Songur, hastanede tedaviye başladıktan sonra ailesini arayarak onları aşı yaptırmaya çağırdığını sözlerine ekledi.
- "Vatandaşlarımız aşı olarak Kovid-19 ile aralarına bir bariyer daha koyabilir"
Hastanenin Başhekim Yardımcısı Halit Binici de 2 yıldan bu yana tüm dünyayı etkileyen Kovid-19'a karşı ellerindeki en önemli kozun aşı olduğunu söyledi.

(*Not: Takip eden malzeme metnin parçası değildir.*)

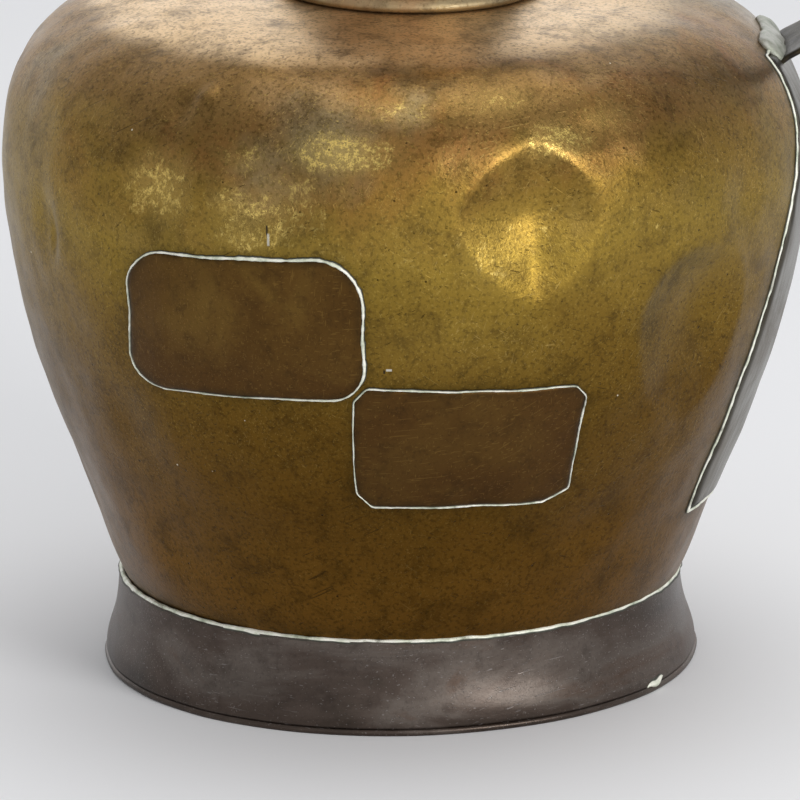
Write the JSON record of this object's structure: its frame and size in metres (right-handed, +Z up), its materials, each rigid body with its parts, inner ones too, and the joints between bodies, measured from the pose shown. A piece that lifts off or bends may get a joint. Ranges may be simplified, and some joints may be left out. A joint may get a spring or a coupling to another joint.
{
  "type": "water jug",
  "caption": "Large hand-beaten brass and copper water jug with a flared foot ring, soldered repair patches, a side plate and a strap handle to a waisted neck.",
  "frame": {"origin": "centre of the circle that the foot stands on", "axes": "+Z up, +X towards the handle, -X towards the pouring lip, -Y towards the patched front"},
  "size_m": [0.3634, 0.32, 0.4061],
  "materials": {
    "body_metal": "aged, browned brass with copper-brown shoulder, dull satin",
    "patch_metal": "browned brass sheet, dull",
    "tinned_metal": "old tinned copper, grey-brown and worn",
    "plate_metal": "tinned plate, lightly brushed along its length",
    "strap_metal": "black patina",
    "solder": "pale soft solder, matte",
    "neck_metal": "copper-brown patina, dull satin"
  },
  "bodies": {
    "root": {"body_shell": "body_metal", "base_plate": "body_metal", "base_plate_solder": "solder", "foot_ring": "tinned_metal", "foot_edge_wire": "tinned_metal", "foot_solder_seam": "solder", "foot_solder_drip": "solder", "patch_left": "patch_metal", "patch_left_solder": "solder", "patch_right": "patch_metal", "patch_right_solder": "solder", "handle_back_plate": "plate_metal", "back_plate_solder": "solder", "handle_strap": "strap_metal", "handle_root_solder": "solder", "handle_top_saddle": "strap_metal", "handle_top_solder": "solder", "neck": "neck_metal", "neck_collar": "neck_metal", "rim_band": "neck_metal"}
  },
  "joints": []
}
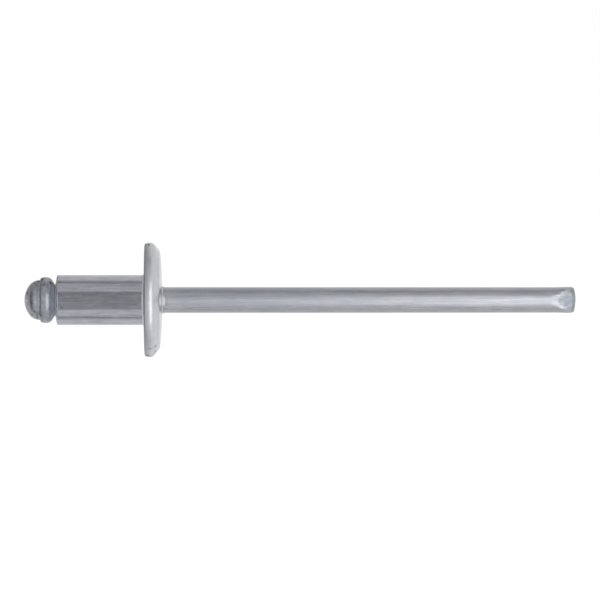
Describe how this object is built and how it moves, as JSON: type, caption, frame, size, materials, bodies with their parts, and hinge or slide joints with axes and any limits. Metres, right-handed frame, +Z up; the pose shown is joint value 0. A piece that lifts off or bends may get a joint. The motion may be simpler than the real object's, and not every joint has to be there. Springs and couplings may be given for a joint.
{
  "type": "blind rivet",
  "caption": "Large flange blind rivet, unset: a hollow sleeve with a wide, low domed flange on a headed mandrel with a pinched tip. It rivets soft or thin sheets from one side.",
  "frame": {"origin": "centre of the flat underside of the flange, on the rivet's own axis", "axes": "+X towards the tip of the mandrel, +Z up from the table. The rivet's own axis lies in the XZ plane and drops 6.04 degrees towards the tip, because the rivet lies on the rim of its flange and on its tip"},
  "size_m": [0.0527, 0.011, 0.0109],
  "materials": {
    "body_metal": "cold formed, satin",
    "mandrel_metal": "drawn wire, zinc plated"
  },
  "bodies": {
    "root": {"rivet_body": "body_metal", "mandrel": "mandrel_metal"}
  },
  "joints": []
}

Sosyal medya ve diğer mecralarda aşıyla ilgili yapılan olumsuz paylaşım ve açıklamalara itibar edilmemesi gerektiğini belirten Binici, şöyle konuştu:
"Elimizdeki veriler aşı olmayıp hastalığa yakalananların semptomları daha ağır geçirdiğini, yoğun bakıma yatışlarının daha fazla olduğunu ve entübe sayılarının daha yüksek olduğunu doğrulamaktadır. Özellikle bölge popülasyonunun çoğunluğunu gebe ve çocuklar oluşturmaktadır. Aşı olmayıp hastalığa yakalanan gebelerde son dönemde hastaneye yatış ve vefat sayısında artış eğilimi görülmektedir. Hem anne hem bebek ölümlerinin önüne geçebilmek adına hem gebelik döneminde hem de doğum sonrası emzirme döneminde aşılamayı mutlaka yapmalarını öneriyoruz. Ayrıca 12 yaş ve üzeri çocukları da güvenli bir şekilde aşı yaptırabiliriz. Çocuklarımızın hem okullarını hem de sosyal hayatlarını sağlıklı sürdürebilmeleri için aşı olmalarını istiyoruz. Son olarak tüm vatandaşlarımızın aşı olarak Kovid-19 ile aralarına bir bariyer daha koyabileceklerini hatırlatmak istiyorum."